The switch can be installed in either the positive or negative battery cable depending on your make and year. (Many Earlier cars used six-volt batteries and positive ground. Negative ground is standard today.)
To install a cutoff switch you simply run—for example—the positive battery cable to the switch, and then get another cable with screw terminals on both ends to go from the switch to the starter. Mount the switch where it is not obvious, such as on the frame underneath, and coat its terminals with white grease to protect them from corrosion.
Some battery cutoffs come with a removable key, which would make a thief’s job a little harder, assuming he discovers your cutoff switch in the first place. But other switches have an on-off lever built in. In that case, concealment is very important.
Of course, even without the key, once he discovers your cutoff switch, an enterprising thief who happens to carry a half inch wrench can just switch both wires to the terminal for the cable from the battery and start the car.
As with the two-piece battery terminal, the ignition cut-off switch is great for effectively disconnecting your battery while working on the car, and it is also good for preventing the battery from discharging over time when the car is being stored. Coupled with an automatic trickle charger, these devices can really prolong the life of the battery in a classic that is seldom driven.
The 12-volt switches are available at auto supply stores, as are the battery cables with screw eyes at both ends needed to go from the switch to the starter. The larger 6-volt switches are available through hobby publications, or can be purchased where I got mine, from the San Diego chapter of Packards International for $35.You can contact themat: Packards International Motorcar Club, San Diego Region,P.O. Box503605, San Diego, CA 92150-3605.
A small distributor switch (dizzy switch as they are known to hot rodders) can be mounted in the wire that goes from the negative side of the coil to the distributor and can be used to immobilize the ignition (Illustration 5 and Photo 3). This switch can be mounted in a hard-to-see spot in the engine compartment or even in the glove box of your classic.

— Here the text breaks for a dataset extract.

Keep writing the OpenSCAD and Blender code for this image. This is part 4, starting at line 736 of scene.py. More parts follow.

All you need to do is flip the switch to cut out the ignition system. The car will turn over, but it won’t start. If a thief has the presence of mind and sophistication to locate the switch, he can easily take the car, but usually his futile and noisy attempts to start your classic will unhinge him enough to put him on the run before he can figure it out.
Sandy Escalante at Custom Auto Service, aPackard restoration shop in Santa Ana, California (customautoservice.com), gave me an even better variation on the dizzy switch.

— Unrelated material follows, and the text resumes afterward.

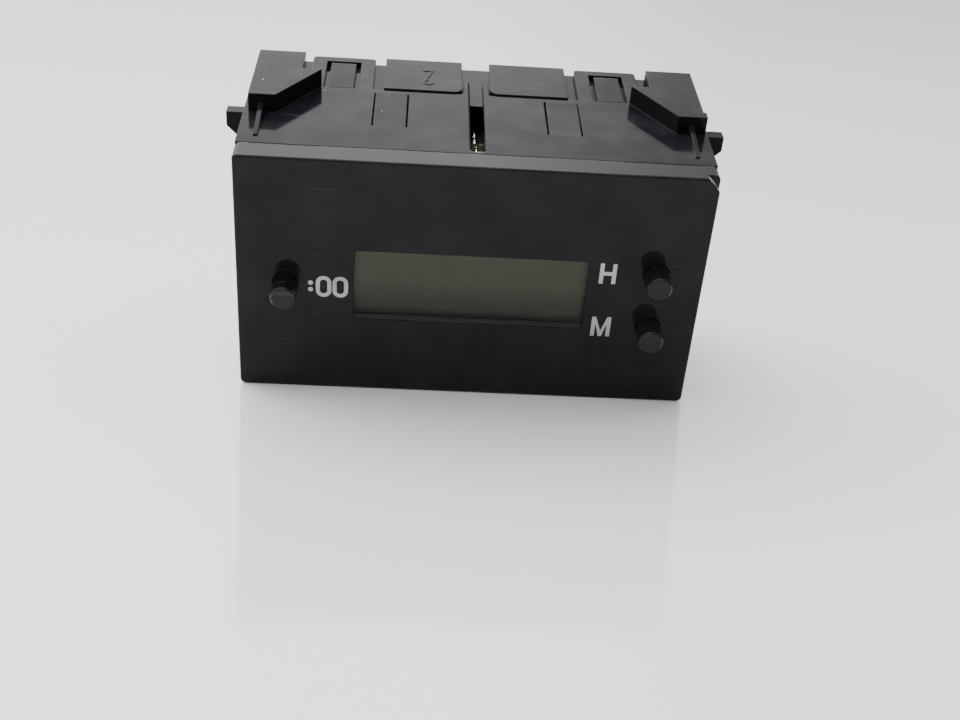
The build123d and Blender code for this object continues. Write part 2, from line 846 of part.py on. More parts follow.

Instead of using a typical hardware store toggle switch, you purchase another dimmer switch (they are still being made and are available from parts houses) and mount it on the floorboard of your car above the real dimmer switch. It can only be seen by bending down to look under the dash, it blends in with its surroundings and it is so convenient to just click it on and off with your toe. The dimmer switch is simply wired into the coil the same way you would hook up a toggle switch.
Common Sense Solutions
I have not mentioned conventional burglar alarm systems because I abhor them and don’t think they do much these days except annoy the neighbors. Installing them is pretty easy and they are not that expensive, but please don’t park your car on my street at night. Ilive in a city where car alarms go off with fair regularity. My cat explodes in a hail of claws, and nobody calls the cops.

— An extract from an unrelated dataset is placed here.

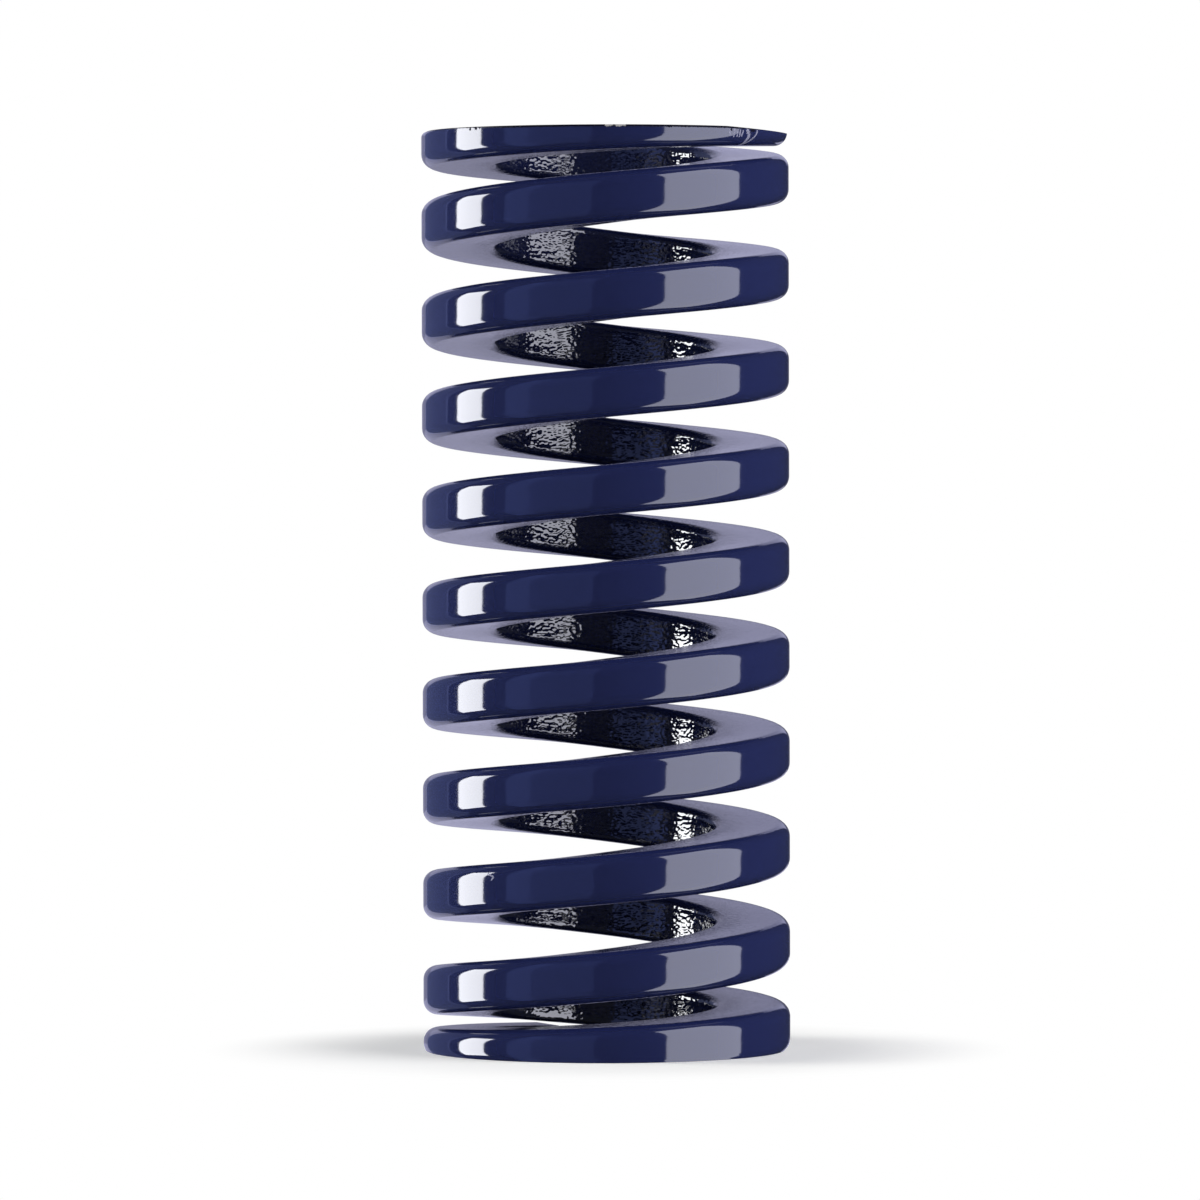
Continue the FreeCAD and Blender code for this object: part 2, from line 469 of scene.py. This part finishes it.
def hold_flats(mesh, sizes):
    """A point on each straight side close to either corner, so that the sides shade flat."""
    shortest = min(sizes.outer_corner, sizes.inner_corner)
    hold = 0.35 * MM
    for edge in [edge for edge in mesh.edges if edge.calc_length() > shortest]:
        start = edge.verts[0]
        length = edge.calc_length()
        rest, near = bmesh.utils.edge_split(edge, start, hold / length)
        longer = max((rest, *near.link_edges), key=lambda part: part.calc_length())
        far_end = longer.other_vert(near)
        bmesh.utils.edge_split(longer, far_end, hold / (length - hold))


def wind(mesh, sizes):
    """Carry the section round the axis, a stretch at a time.

    Where the lead changes within a stretch, it does so step by step.
    """
    tip = mesh.verts[:] + mesh.edges[:] + mesh.faces[:]
    for turns, lead_before, lead_after in coil_stretches(sizes):
        steps = round(turns * sizes.steps)
        spins = 1 if lead_before == lead_after else steps
        for number in range(spins):
            lead = lead_before + (lead_after - lead_before) * (number + 0.5) / spins
            wound = bmesh.ops.spin(
                mesh,
                geom=tip,
                cent=ORIGIN,
                axis=AXIS,
                dvec=AXIS * lead * turns / steps,
                angle=FULL_TURN * turns / spins,
                steps=steps // spins,
                use_merge=False,
                use_normal_flip=False,
                use_duplicate=False,
            )
            tip = wound["geom_last"]


def cut_off(mesh, place, outwards):
    """Take away what lies beyond a plane and close the cut with flat faces."""
    cut = bmesh.ops.bisect_plane(
        mesh,
        geom=mesh.verts[:] + mesh.edges[:] + mesh.faces[:],
        dist=ON_PLANE,
        plane_co=place,
        plane_no=outwards,
        clear_outer=True,
    )
    edges = [item for item in cut["geom_cut"] if isinstance(item, bmesh.types.BMEdge)]
    filled = bmesh.ops.holes_fill(mesh, edges=edges, sides=0)
    for face in filled["faces"]:
        face.smooth = False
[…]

Of course, if you are willing to spend the money, LoJack is the way to go. It won’t prevent theft, but if a thief steals your car, a transmitter relays its location to the police at all times. The company is so confident in its product that it guarantees success retrieving your vehicle.
Finally, if you are on a tour, use your head. Common sense tells you not to park overnight in high crime areas. If you do have to leave your classic out at a motel, be sure to cover it. Yes, fellow motor heads probably will be able to identify the car even with a cover in place if they look it over carefully enough, but the casual thief driving by will be much less likely to notice it.
I have had good luck with the opposite tactic too. And that is to ask the motel manager if you can park your classic right up front under the lights. Many of them are pleased to have a beautiful attention-grabbing classic grace their hostelry. And most people will be respectful of your car, especially with the manager sitting right there. I have used this tactic several times, and have never had any problems.
(Editor’s note: If you’re going this route, make sure there’s a manager on duty 24/7. At some roadside motels the manager shuts off the office lights and goes home late in the evening.)
A Matter of Insurance & Titles
There are a couple of other matters to consider too in your defense against thievery. When you restore a car yourself over a period of years be mindful of how much value you are adding to the vehicle as you go.
For example, I have a 1955 Chevy Bel Air wagon, featured in the February issue of Auto Restorer, thatI paid $7000 for six years ago. Since then I have restored it mechanically, stripped and painted it, done the upholstery in the original fabrics and had all the chrome re-plated.
Today it is easily worth in the neighborhood of $25,000. If I had not updated my insurance and paid a little more in premiums as I went along, and the car were stolen today, I’d only be entitled to $7000. Sure the $25,000 wouldn’t bring back my restored ride, but it would make me feel a little better than $7000.
Another tip is to check the title of any car you plan to buy to make sure it really is the title for the car.
Do the numbers match? Is there any kind of lien against the car? And is the car still on the registration rolls in the state in which you purchased it? These things could be important. You wouldn’t want to inadvertently buy a stolen car and have to give it back when that fact is discovered.
Always Playing the Odds
All of these tips and suggestions will work most of the time and, in combination, you can certainly multiply your odds of thwarting a thief. But don’t count absolutely on any of them. If my son could (and still can) hop in almost any car and drive it away, less honorable people can too. Outthink a thief and protect your classic accordingly.
Incidentally, my son, who became a software engineer, says that any good hacker with a laptop and a little knowledge can download an electronic key for your contemporary car in just a few minutes and be on his way.
So keep up those car payments. The people who repossess cars for a living are not falling behind the curve.